Tu avais donc 29 ans, pas encore la trentaine. Cela faisait quelque cinq ans que nous entretenions une relation fraternelle et amicale. Je n’étais plus le petit frère chiant et toujours derrières tes basks, tu n’étais plus le grand frère qui devait se cacher du petit pour ne pas lui montrer le mauvais exemple. Tu ne pouvais pas savoir que j’allais me débrouiller aussi bien sans toi dans ce registre. Quoi qu’il en soit, nous avons commencé à partager nos soirées, nos amis, nos instants d’euphorie et parfois même nos instants de doute et de tristesse.

Parmi ces moments, je retiendrais tout spécialement l’expérience de la « Confrérie du 13 octobre » qui nous emmena successivement aux Cornouailles, en Auvergne, à Rome, et à Bruxelles. Indépendamment de ce qui s’est passé après, je peux dire, et je t’associe à mes propos, que nous passâmes des instants tour à tour loufoques, cocasses, passionnés et franchement décalés.

Mais surtout, ce qui pour nous fut un tournant dans notre amour, fut ma décision de faire mes études d’abord à la Tchaux puis à Neuch. Nous nous sommes rapprochés avec Christelle également, et, loin des turpitudes de la pression familiale, nous pûmes nous comprendre à la façon dont deux aimants s’attirent lorsqu’il n’y a pas d’autres molécules perturbatrices à l’intérieur de la sphère définie par les électrons libres. Nous commençâmes alors à partager nos avis sur la BD, sur la littérature, nous écoutions les mêmes disques, et nous nous influencions mutuellement dans notre nouvelle recherche esthétique. Nous étions des adultes, et nous avons planté, en ce temps-là, la graine magique de la compréhension, du respect et de la tendresse sur le terreau de la fraternité éternelle.
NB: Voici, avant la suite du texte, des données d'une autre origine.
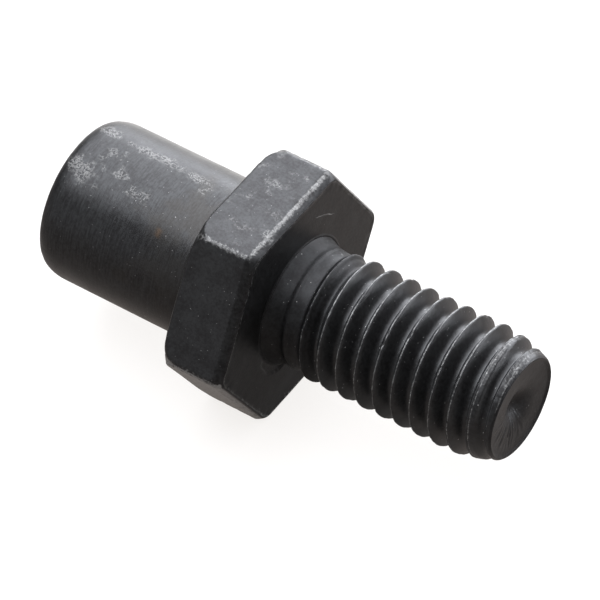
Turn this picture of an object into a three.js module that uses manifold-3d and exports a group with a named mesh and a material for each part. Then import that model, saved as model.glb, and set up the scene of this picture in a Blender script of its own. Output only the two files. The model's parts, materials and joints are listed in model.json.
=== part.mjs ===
// Hex collar stud: one turned and rolled piece of black-oxide steel, in millimetres, lying on a hex flat.
// +X runs along the axis from the boss to the thread, +Z is up, and the hexagon has corners at +Y and -Y.
import * as THREE from "three";
import { mergeVertices } from "three/addons/utils/BufferGeometryUtils.js";
import Module from "manifold-3d";

// Driving dimensions
const PITCH = 1.25; // M8 coarse, right-hand
const ACROSS_FLATS = 14;
const COLLAR_LENGTH = 4.2;
const BOSS_RADIUS = 5;
const BOSS_LENGTH = 11;
const SHANK_LENGTH = 15.1; // from the collar's seat to the cupped end
const CREST_RADIUS = 3.92; // a rolled M8 thread, a little under its nominal 4.00
const BLANK_RADIUS = 3.56; // the plain neck, and the blank that the thread was rolled on
const CREST_ROUND = 0.16; // radius on the thread's crests
const ROOT_ROUND = 0.18; // radius in the thread's roots

// Edges and blends
const BOSS_EDGE = { axial: 1.25, radial: 0.5 }; // rolled-over edge at the boss's free end
const BOSS_FILLET = 0.35; // where the boss meets the collar
const COLLAR_SEAT_EDGE = { axial: 0.6, radial: 0.26 }; // soft edge round the seat face
const COLLAR_CORNER_RADIUS = 8; // the hexagon's corners are turned down to this
const COLLAR_BACK_CHAMFER = { axial: 1.1, radial: 0.7 }; // at the corners on the boss side only
const NECK_FLARE = { axial: 1.4, radial: 0.42, bow: 1.6 }; // where the neck widens towards the seat face
const CREST_GROWTH = { start: 1.4, full: 3.1 }; // distances from the seat where crests begin and are full
const ROOT_GROWTH = { start: 1.7, full: 3.8 }; // and the same for the roots between them
const TIP = { taperStart: 12, radius: 3.18, bow: 1.8, edge: 0.1 }; // the thread is rolled down to this
const CUP = { radius: 2.98, rimDrop: 0.1, dish: 0.15 }; // the end face's mouth, under the rim, and its dish
const PIT = { spread: 0.95, depth: 0.62 }; // the hollow that rolling leaves in the middle of the dish

// Fineness
const TURN_SEGMENTS = 40;
const CORNER_SEGMENTS = 72;
const ROWS_PER_PITCH = 8;
const ARC_STEPS = 5;
const CUP_STEPS = 7;

// Places along the axis. The box round the whole stud is centred on x = 0.
const OVERALL_LENGTH = BOSS_LENGTH + COLLAR_LENGTH + SHANK_LENGTH;
const BOSS_END_X = -OVERALL_LENGTH / 2;
const COLLAR_BACK_X = BOSS_END_X + BOSS_LENGTH;
const SEAT_X = COLLAR_BACK_X + COLLAR_LENGTH;
const TIP_X = OVERALL_LENGTH / 2;
const AXIS_HEIGHT = ACROSS_FLATS / 2; // the stud lies on its lowest flat, at z = 0

const THREAD_PHASE = 0.76; // distance from the seat to a crest on the +Y side
const INSIDE_COLLAR_X = COLLAR_BACK_X + COLLAR_LENGTH / 2;

const wasm = await Module();
wasm.setup();

// Profile points on a quarter of an ellipse: [x, r] pairs, both ends included.
function quarterEllipse(centreX, centreR, axial, radial, fromAngle, toAngle, steps = ARC_STEPS) {
  const points = [];
  for (let i = 0; i <= steps; i++) {
    const angle = THREE.MathUtils.lerp(fromAngle, toAngle, i / steps);
    points.push([centreX + axial * Math.sin(angle), centreR + radial * Math.cos(angle)]);
  }
  return points;
}

// Turns a profile of [x, r] pairs, given from low x to high x, round the X axis.
function turn(profile, segments) {
  const points = profile.map(([x, r]) => new THREE.Vector2(r, x));
  return new THREE.LatheGeometry(points, segments).rotateZ(-Math.PI / 2);
}

// The thread's section at a distance from a crest: its height from the crest's top, never above 0.
function threadSection(distance) {
  const flankSlope = Math.sqrt(3); // 60 degree thread
  const crestSpan = CREST_ROUND * Math.cos(Math.PI / 6);
  const rootSpan = ROOT_ROUND * Math.cos(Math.PI / 6);
  const flankTop = -CREST_ROUND / 2;
  const flankFoot = flankTop - (PITCH / 2 - rootSpan - crestSpan) * flankSlope;
  if (distance < crestSpan) {
    return Math.sqrt(CREST_ROUND ** 2 - distance ** 2) - CREST_ROUND;
  }
  if (distance < PITCH / 2 - rootSpan) {
    return flankTop - (distance - crestSpan) * flankSlope;
  }
  const rootCentre = flankFoot + ROOT_ROUND / 2;
  return rootCentre - Math.sqrt(ROOT_ROUND ** 2 - (PITCH / 2 - distance) ** 2);
}

// How far rolling moves the blank's surface at this place: out at the crests, and in at the roots. Both
// grow with the distance from the collar, the crests first.
function threadRelief(fromSeat, angle) {
  const turns = angle / (2 * Math.PI);
  const along = THREE.MathUtils.euclideanModulo(fromSeat - THREAD_PHASE - PITCH * turns, PITCH);
  const distance = Math.min(along, PITCH - along);
  const full = CREST_RADIUS - BLANK_RADIUS + threadSection(distance);
  const growth = full > 0 ? CREST_GROWTH : ROOT_GROWTH;
  return full * THREE.MathUtils.smoothstep(fromSeat, growth.start, growth.full);
}

// The bowed taper that cuts the crests down towards the end.
function taperRadius(fromSeat) {
  const along = THREE.MathUtils.clamp((fromSeat - TIP.taperStart) / (SHANK_LENGTH - TIP.taperStart), 0, 1);
  return CREST_RADIUS - (CREST_RADIUS - TIP.radius) * along ** TIP.bow;
}

// Moves the blank's vertices in or out along their radius. The boss, the neck's flare and the cup stay.
function rollThread(geometry) {
  const position = geometry.getAttribute("position");
  for (let i = 0; i < position.count; i++) {
    const fromSeat = position.getX(i) - SEAT_X;
    const y = position.getY(i);
    const z = position.getZ(i);
    const radius = Math.hypot(y, z);
    if (Math.abs(radius - BLANK_RADIUS) < 1e-4) {
      const rolled = BLANK_RADIUS + threadRelief(fromSeat, Math.atan2(z, y));
      const scale = Math.min(rolled, taperRadius(fromSeat)) / radius;
      position.setY(i, y * scale);
      position.setZ(i, z * scale);
    }
  }
  return geometry;
}

// The boss's half of the profile: its end, its rolled edge, its side and the fillet into the collar.
function bossProfile() {
  const { axial, radial } = BOSS_EDGE;
  const filletX = COLLAR_BACK_X - BOSS_FILLET;
  const filletR = BOSS_RADIUS + BOSS_FILLET;
  return [
    [BOSS_END_X, 0],
    ...quarterEllipse(BOSS_END_X + axial, BOSS_RADIUS - radial, axial, radial, -Math.PI / 2, 0),
    ...quarterEllipse(filletX, filletR, BOSS_FILLET, BOSS_FILLET, Math.PI, Math.PI / 2, 3),
    [INSIDE_COLLAR_X, filletR],
  ];
}

// The neck's flare and the blank under the thread, in even rows.
function shankProfile() {
  const { axial, radial, bow } = NECK_FLARE;
  const rimX = TIP_X - TIP.edge;
  const rows = Math.round(((rimX - SEAT_X - axial) / PITCH) * ROWS_PER_PITCH);
  const points = [
    [INSIDE_COLLAR_X, BLANK_RADIUS + radial],
    [SEAT_X, BLANK_RADIUS + radial],
    [SEAT_X + axial / 2, BLANK_RADIUS + radial / 2 ** bow],
  ];
  for (let i = 0; i < rows; i++) {
    points.push([THREE.MathUtils.lerp(SEAT_X + axial, rimX, i / rows), BLANK_RADIUS]);
  }
  return points;
}

// The tip's rounded rim, and inside it the dish and the pit, down to the axis.
function tipProfile() {
  const { radius, edge } = TIP;
  const points = quarterEllipse(TIP_X - edge, radius - edge, edge, edge, 0, Math.PI / 2, 3);
  for (let i = 0; i <= CUP_STEPS; i++) {
    const outward = 1 - i / CUP_STEPS;
    const r = CUP.radius * outward;
    const dish = CUP.dish * (1 - outward ** 2);
    const pit = PIT.depth * Math.exp(-((r / PIT.spread) ** 2));
    points.push([TIP_X - CUP.rimDrop - dish - pit, r]);
  }
  return points;
}

function spindle() {
  return rollThread(turn([...bossProfile(), ...shankProfile(), ...tipProfile()], TURN_SEGMENTS));
}

// A hexagonal bar with a soft edge at both ends. It runs on past the collar's back, where the turning
// cuts it off.
function hexagonBar() {
  const { axial, radial } = COLLAR_SEAT_EDGE;
  const circumradius = ACROSS_FLATS / 2 / Math.cos(Math.PI / 6);
  const corners = [];
  for (let i = 0; i < 6; i++) {
    const angle = (i * Math.PI) / 3;
    corners.push(new THREE.Vector2(circumradius * Math.cos(angle), circumradius * Math.sin(angle)));
  }
  const bar = new THREE.ExtrudeGeometry(new THREE.Shape(corners), {
    depth: COLLAR_LENGTH,
    bevelEnabled: true,
    bevelThickness: axial,
    bevelSize: radial,
    bevelOffset: -radial,
    bevelSegments: 4,
  });
  bar.translate(0, 0, SEAT_X - axial - COLLAR_LENGTH);
  // The bar was drawn in X and Y along Z: turning the axes round puts its length on X and its corners on Y.
  return bar.applyMatrix4(new THREE.Matrix4().makeBasis(axisY, axisZ, axisX));
}

const axisX = new THREE.Vector3(1, 0, 0);
const axisY = new THREE.Vector3(0, 1, 0);
const axisZ = new THREE.Vector3(0, 0, 1);

// The turned outline that trims the bar: a flat back, eased corners behind, and corners at one radius.
function collarTurning() {
  const { axial, radial } = COLLAR_BACK_CHAMFER;
  const easedX = COLLAR_BACK_X + axial;
  const easedR = COLLAR_CORNER_RADIUS - radial;
  return turn([
    [COLLAR_BACK_X, 0],
    ...quarterEllipse(easedX, easedR, axial, radial, -Math.PI / 2, 0),
    [SEAT_X + 1, COLLAR_CORNER_RADIUS],
    [SEAT_X + 1, 0],
  ], CORNER_SEGMENTS);
}

// A closed three.js geometry as a manifold-3d solid, and back.
function solid(geometry) {
  const bare = geometry.index ? geometry.toNonIndexed() : geometry.clone();
  bare.deleteAttribute("normal");
  bare.deleteAttribute("uv");
  const merged = mergeVertices(bare, 1e-3);
  const vertProperties = merged.getAttribute("position").array;
  const triVerts = new Uint32Array(merged.index.array);
  return new wasm.Manifold(new wasm.Mesh({ numProp: 3, vertProperties, triVerts }));
}

function geometryOf(manifold) {
  const mesh = manifold.getMesh();
  const geometry = new THREE.BufferGeometry();
  geometry.setAttribute("position", new THREE.BufferAttribute(mesh.vertProperties, 3));
  geometry.setIndex(new THREE.BufferAttribute(mesh.triVerts, 1));
  geometry.computeVertexNormals();
  return geometry;
}

function hexCollarStud() {
  const collar = solid(hexagonBar()).intersect(solid(collarTurning()));
  const stud = solid(spindle()).add(collar);
  const blackOxide = new THREE.MeshStandardMaterial({ color: 0x2e2e30, roughness: 0.5, metalness: 0.85 });
  const mesh = new THREE.Mesh(geometryOf(stud), blackOxide);
  mesh.name = "hex_collar_stud";
  mesh.position.z = AXIS_HEIGHT;
  return mesh;
}

const part = new THREE.Group();
part.name = "hex_collar_stud_part";
part.add(hexCollarStud());

export default part;
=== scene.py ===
"""Looks for the hex collar stud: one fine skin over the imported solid, its worn black oxide, and a studio."""

import json
import math
import random

import bpy
import numpy as np
from mathutils import Matrix, Vector, noise


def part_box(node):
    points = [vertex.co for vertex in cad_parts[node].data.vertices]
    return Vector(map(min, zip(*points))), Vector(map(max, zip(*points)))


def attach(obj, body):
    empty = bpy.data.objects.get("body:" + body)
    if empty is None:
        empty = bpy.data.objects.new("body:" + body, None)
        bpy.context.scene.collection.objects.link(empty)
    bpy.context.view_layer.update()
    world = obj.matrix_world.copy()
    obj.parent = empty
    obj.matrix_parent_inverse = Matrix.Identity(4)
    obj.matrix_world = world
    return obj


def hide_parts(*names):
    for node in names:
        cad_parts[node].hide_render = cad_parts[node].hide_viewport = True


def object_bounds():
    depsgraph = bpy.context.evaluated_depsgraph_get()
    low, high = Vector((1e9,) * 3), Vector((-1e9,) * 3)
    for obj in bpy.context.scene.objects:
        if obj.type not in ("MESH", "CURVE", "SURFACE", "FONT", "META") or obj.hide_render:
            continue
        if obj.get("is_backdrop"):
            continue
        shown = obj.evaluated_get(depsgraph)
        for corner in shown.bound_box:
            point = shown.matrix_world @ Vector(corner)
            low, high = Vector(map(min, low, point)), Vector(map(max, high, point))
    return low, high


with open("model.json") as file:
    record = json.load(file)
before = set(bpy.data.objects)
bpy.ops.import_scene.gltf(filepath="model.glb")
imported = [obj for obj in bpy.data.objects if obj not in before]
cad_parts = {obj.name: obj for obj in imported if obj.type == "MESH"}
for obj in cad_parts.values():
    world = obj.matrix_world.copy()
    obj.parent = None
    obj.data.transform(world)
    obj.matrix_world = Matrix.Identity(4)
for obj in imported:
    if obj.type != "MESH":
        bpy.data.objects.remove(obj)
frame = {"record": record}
cad_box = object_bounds()
NODE = "hex_collar_stud"
MM = 0.001

# ---------------------------------------------------------------- places, in millimetres, from the frame
mounts = {m["name"]: m for m in frame["record"]["mounts"]}
low, high = (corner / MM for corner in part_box(NODE))
BOSS_END_X = low.x
TIP_X = high.x
COLLAR_BACK_X = mounts["collar_back"]["pos_m"][0] / MM
SEAT_X = mounts["collar_seat"]["pos_m"][0] / MM
AXIS_Z = mounts["boss_end"]["pos_m"][2] / MM
FLAT_RADIUS = (high.z - low.z) / 2
CORNER_RADIUS = (high.y - low.y) / 2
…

Ce n’est pas sans émotion que j’évoque le passé. Ce n’est pas un hasard non plus si, en voulant juste écrire une petite dédicace sur le livre de Mesa Selimovic, je n’ai plus contrôlé mes doigts qui glissaient sur le clavier comme ceux de Chopin sur son piano lorsqu’il était grisé par la composition de ses plus belles pièces. En un instant qui me parut une éternité, une vie, ta vie, notre vie, j’ai vogué sur notre passé à la manière d’un ronronnement, sur celui qui, envahit par la douce torpeur de l’endormissement, se laisse bercer par Morphée et ses images oniriques.
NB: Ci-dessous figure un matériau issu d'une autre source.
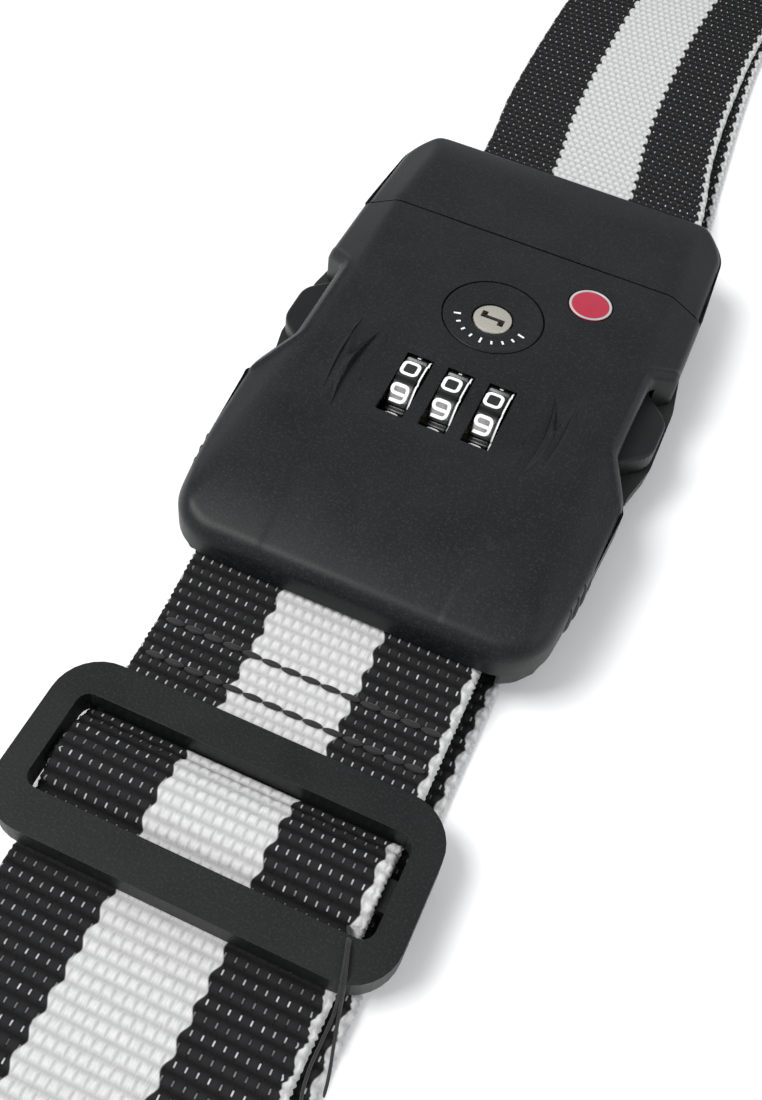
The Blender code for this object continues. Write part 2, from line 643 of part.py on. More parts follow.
def make_slider():
    near, far = SLIDER_Y
    low, high = SLIDER_Z
    width, open_near, open_far = SLIDER_OPENING
    half = SLIDER_WIDTH / 2

    def rounded(half_width, y_low, y_high, radius):
        return [(SLIDER_X - half_width, y_low, radius), (SLIDER_X + half_width, y_low, radius),
                (SLIDER_X + half_width, y_high, radius), (SLIDER_X - half_width, y_high, radius)]

    frame = prism("slider_frame", rounded(half, near, far, 7.5), low, high, 8, black_plastic,
                  origin=(SLIDER_X, (near + far) / 2, low))
    cut(frame, prism("slider_opening", rounded(width / 2, open_near, open_far, 2.0), low - 2, high + 2, 4,
                     collection=CUTTERS))
    bar_near, bar_far, bar_top = CENTRE_BAR
    join(frame, cutter_box("slider_centre_bar", (SLIDER_X - width / 2 - 1, bar_near, low + 0.1),
                           (SLIDER_X + width / 2 + 1, bar_far, bar_top)))
    soften(frame, 0.7)
    smooth(frame)


# ---- Webbing ----

def fold_points(bar, reach, x, segments=8):
    """Half a turn round a bar, from below it to above it; reach is -1 or +1, the side of the open ends."""
    y, z, radius = bar
    bend = radius + GAP + 0.2 + WEB_THICK / 2
    points = []
    for k in range(segments + 1):
        turn = math.pi * k / segments
        points.append(Vector((x, y - reach * bend * math.sin(turn), z - bend * math.cos(turn))))
    return points


def make_webbing():
    fold = fold_points(HOUSING_BAR, -1, LOWER_X)
    lower_ply = smooth_path([(LOWER_X, -76.6, 2.9), (LOWER_X, -68.0, 3.2), (LOWER_X, -58.0, 4.6),
                             (LOWER_X, -52.0, 4.6), tuple(fold[0])])
    upper_ply = smooth_path([tuple(fold[-1]), (LOWER_X, -51.0, 9.0), (LOWER_X, -58.0, 7.4), (LOWER_X, -68.0, 5.4),
                             (LOWER_X, -77.0, 4.9)])
    ribbon("webbing_sewn_end", lower_ply[:-1] + fold + upper_ply[1:])
    hump = smooth_path([(LOWER_X, -77.4, 4.1), (LOWER_X, -81.5, 3.8), (LOWER_X, -85.1, 4.3), (LOWER_X, -88.4, 7.2),
                        (LOWER_X, -92.5, 8.1), (LOWER_X, -96.6, 7.2), (LOWER_X, -99.9, 4.3),
                        (LOWER_X, -103.7, 3.8), (LOWER_X, -108.6, 3.6)], 5)
    ribbon("webbing_in_slider", hump, origin=(LOWER_X, -92.5, 5.0))
    bend = (3.4 - RETURN_Z) / 2
    turn_z = RETURN_Z + bend
    near_turn = []
    for k in range(11):
        turn = math.pi * k / 10
        x = LOWER_X + (RETURN_X - LOWER_X) * k / 10
        near_turn.append(Vector((x, NEAR_TURN_Y - bend * math.sin(turn), turn_z + bend * math.cos(turn))))
    lower = smooth_path([(LOWER_X, -109.2, 3.5), (LOWER_X, -116.0, 3.4), (LOWER_X, -135.0, 3.4),
                         tuple(near_turn[0])], 4)
    back = [Vector((RETURN_X, RETURN_END_Y - step, RETURN_Z)) for step in (160.0, 100.0, 50.0, 0.0)]
    ribbon("webbing_lower_and_return", lower[:-1] + near_turn + back)


def make_far_webbing():
    """The head's side of the strap: its folded end, the run to the roll, and the run beneath it."""
    fold = fold_points(HEAD_BAR, 1, UPPER_X)
    tail = [Vector((UPPER_X, 49.2, fold[0].z)), Vector((UPPER_X, 46.0, fold[0].z))]
    near_roll = ROLL_Y - 15.0
    run = smooth_path([tuple(fold[-1]), (UPPER_X, 48.0, 12.0), (UPPER_X, 57.0, 10.2), (UPPER_X, 75.0, 7.2),
                       (UPPER_X, 100.0, 4.3), (UPPER_X, 125.0, 3.0), (UPPER_X, 150.0, 2.8),
                       (UPPER_X, near_roll, 2.8)], 5)
    ribbon("webbing_upper_run", tail + fold + run[1:])
    ribbon("webbing_far_run", [Vector((RETURN_X, y, RETURN_Z)) for y in (RETURN_END_Y + 0.3, 110.0, near_roll + 4.0)])
    roll = cylinder("webbing_roll", (ROLL_X, ROLL_Y, ROLL_RADIUS), ROLL_RADIUS, WEB_WIDTH, "X", 72, striped_webbing)
    cut(roll, cutter_cylinder("roll_core", (ROLL_X, ROLL_Y, ROLL_RADIUS), ROLL_CORE, 60.0, "X", 32))
    smooth(roll)


def make_tie():
    half = WEB_WIDTH / 2 + GAP
    low = ROLL_RADIUS + 0.5
    high = 2 * ROLL_RADIUS + GAP
    outer = box("roll_tie", (ROLL_X - half - TIE_THICK, ROLL_Y - TIE_WIDTH / 2, low - TIE_THICK),
                (ROLL_X + half + TIE_THICK, ROLL_Y + TIE_WIDTH / 2, high + TIE_THICK), tie_elastic)
    cut(outer, cutter_box("tie_inside", (ROLL_X - half, ROLL_Y - 9, low), (ROLL_X + half, ROLL_Y + 9, high)))


def main():
    make_front_cover()
    make_back_cover()
    make_case_fittings()
    for number, x in enumerate(dial_places(), 1):
        make_dial(number, x)
    make_spindle()
    make_click_spring()
    make_key_lock()
    make_lock_bar()
    make_lock_bar_spring()
    make_reset_button()
    make_head()
    make_tongue()
    make_prong("left", -1)
    make_prong("right", 1)
    make_slider()
    make_webbing()
    make_far_webbing()
    make_tie()


main()
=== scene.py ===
"""Looks of the luggage strap: moulded buckle, dials, key lock, slider and woven striped webbing."""
import math

import bmesh
import bpy
import numpy as np
from mathutils import Matrix, Vector


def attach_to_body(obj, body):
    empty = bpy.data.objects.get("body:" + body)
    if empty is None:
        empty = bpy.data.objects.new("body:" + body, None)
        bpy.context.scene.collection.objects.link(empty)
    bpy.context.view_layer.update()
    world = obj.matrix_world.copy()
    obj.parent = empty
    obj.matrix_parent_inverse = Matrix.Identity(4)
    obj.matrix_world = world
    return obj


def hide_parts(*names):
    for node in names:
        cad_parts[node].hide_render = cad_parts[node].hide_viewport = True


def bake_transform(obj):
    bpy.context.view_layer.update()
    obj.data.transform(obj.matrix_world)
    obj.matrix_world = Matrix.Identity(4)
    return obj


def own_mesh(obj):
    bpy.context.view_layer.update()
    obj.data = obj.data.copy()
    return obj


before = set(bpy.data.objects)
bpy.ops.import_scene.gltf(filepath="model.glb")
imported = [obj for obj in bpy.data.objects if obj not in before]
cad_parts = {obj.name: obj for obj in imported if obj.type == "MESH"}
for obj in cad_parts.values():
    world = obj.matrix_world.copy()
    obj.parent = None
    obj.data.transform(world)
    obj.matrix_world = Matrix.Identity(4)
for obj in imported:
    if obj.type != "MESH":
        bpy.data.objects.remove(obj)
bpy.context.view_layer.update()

MM = 0.001

# Shared sizes, in millimetres
PANEL_Z = 19.8
BUCKLE_HALF = 35.0
NEAR_Y = -55.2
PARTING_Y = 31.0
DIAL_Y = -10.2
DIAL_Z = 11.5
DIAL_RADIUS = 8.4
DIAL_PITCH = 7.76
DIAL_WIDTH = 4.5
BORE_RADIUS = 1.75
FACET = 0.985             # height of a digit's flat, as a share of the wheel's radius
WINDOW = (5.1, 14.8)
WINDOW_Y = -13.4
KEY_Y = 9.3
BOTTOM_OF_COVERS = 10.15
CHANNEL_RADIUS = 60.0     # of the thumb channel across the dials
CHANNEL_DEPTH = 0.95
INLAY = (15.0, 21.0)
# near end of the housing's outline, as (x, y, radius)
NEAR_OUTLINE = [(BUCKLE_HALF - 3.4, NEAR_Y, 9.0), (BUCKLE_HALF - 1.1, -34.0, 25.0)]
# outline of the cut-away over each thumb pad, as (x, y, radius)
SCOOP = [(46.0, -24.0, 0.5), (34.9, -19.0, 6.0), (30.2, -10.0, 4.0), (30.6, 10.4, 2.0), (35.4, 14.4, 1.0),
         (46.0, 15.0, 0.5)]

# Webbing
WEB_WIDTH = 50.0
COLUMN = 1.65             # pitch of the weave across the strap
ROW = 2.15                # and along it
SHIFT = 0.45              # sideways step of every other row, in columns
STRIPE = 8.9              # half width of the pale stripe
SELVEDGE = 23.8           # start of the pale edge yarns, on the strap's right side
WEB_HALF_THICK = 0.36
BUMP = 0.55
THREAD_DIAMETER = 0.48


# ---- Camera, floor and light ----

def make_camera():
    right = Vector((0.91277, 0.39854, 0.08948))
    up = Vector((-0.37228, 0.72159, 0.58371))
    back = Vector((0.16807, -0.56611, 0.80702))
    data = bpy.data.cameras.new("camera")
    data.sensor_fit = "VERTICAL"
    data.sensor_height = 36.0
    data.lens = 39.54
    data.clip_start = 0.01
    data.clip_end = 10.0
    camera = bpy.data.objects.new("camera", data)
    bpy.context.scene.collection.objects.link(camera)
    matrix = Matrix((right, up, back)).transposed().to_4x4()
    matrix.translation = Vector((33.95, -153.05, 169.74)) * MM
    camera.matrix_world = matrix
    bpy.context.scene.camera = camera


def make_light(name, place, target, size, power, colour=(1.0, 1.0, 1.0)):
    data = bpy.data.lights.new(name, "AREA")
    data.shape = "RECTANGLE"
    data.size, data.size_y = size
    data.energy = power
    data.color = colour
    lamp = bpy.data.objects.new(name, data)
    lamp.location = place
    lamp.rotation_euler = (Vector(target) - Vector(place)).to_track_quat("-Z", "Y").to_euler()
    bpy.context.scene.collection.objects.link(lamp)


def make_stage():
    mesh_data = bmesh.new()
    bmesh.ops.create_grid(mesh_data, x_segments=8, y_segments=8, size=3.0)
    mesh = bpy.data.meshes.new("floor")
    mesh_data.to_mesh(mesh)
    mesh_data.free()
    floor = bpy.data.objects.new("floor", mesh)
    floor.location.z = -0.0003
    bpy.context.scene.collection.objects.link(floor)
    paper = Graph("floor_paper", roughness=0.8)
    tone = paper.noise(paper.position(), 3.0, 3.0)
    paper.colour(paper.mix(tone, (0.90, 0.90, 0.90), (0.93, 0.93, 0.93)))
    mesh.materials.append(paper.material)
    world = bpy.data.worlds.new("studio")
    world.use_nodes = True
    world.node_tree.nodes["Background"].inputs["Color"].default_value = (0.95, 0.97, 1.0, 1.0)
    world.node_tree.nodes["Background"].inputs["Strength"].default_value = 0.62
    bpy.context.scene.world = world
    bpy.context.scene.view_settings.view_transform = "Standard"
    make_light("key_light", (-0.5, -0.35, 0.9), (0, 0, 0), (0.5, 0.5), 11.5, (1.0, 0.99, 0.98))
    make_light("fill_light", (0.85, 0.1, 0.7), (0, 0, 0), (0.8, 0.8), 3.0)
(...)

Et j’écris encore. Parfois, galvanisé par mon élan, je confonds les époques, je mélange les styles et les tons, mais je me rends compte que c’est bien de cela dont il s’agit : du panachage des émotions. Car la vérité est dans l’émotion, elle est dans le sentiment et il n’y a que l’art qui puisse se rapprocher tant soit peu du ressenti, de l’âme, de la vérité enfin. Elle n’est pas dans l’extrême, ni entre, elle est dans la limite. C’est cette frontière (« halt hier Grenze ») entre la réalité et la fiction, entre ce qui fait notre vie matérielle et celle qui forge notre spiritualité, entre la vie rêvée des anges et le rêve angélique d’une vie meilleure que se situerait la panacée.

Car je ne me fais pas d’illusions, la panacée n’existe pas. Dans un monde infini et infiniment complexe, la notion de frontière est assez floue. Et s’il n’existe pas de réponses à toutes nos questions, que cela ne nous empêche pas de nous les poser, car se les poser, c’est déjà un peu y répondre !

Je vais conclure mon frère, mon ami, mon aimé. Après-demain nous serons le samedi 26 février, nous nous retrouverons, toi, moi et nos amis, tous nos amis. Je sais que parfois les petits comités sont les meilleurs et que les petites soirées intimes et les moins organisées sont les plus réconfortantes, mais j’ai pensé qu’une petite réunion bien valaisanne avec beaucoup de monde contrasterait judicieusement avec ton vécu malgache.

Alors, laisse-toi aller, ne te préoccupe de rien et flatte ton ego en contemplant tous ces gens autour de toi qui t’aiment et qui pourtant ne te comprennent ni ne t’écoutent réellement.

Et puis, peu importe le monde, tu sais qu’il y aura toujours quelqu’un qui, sans même te regarder, accompagnera le moindre de tes gestes, suivra du regard la destination finale de ton sourire et comprendra la finalité de ton verbe. Ce sera ton petit frère.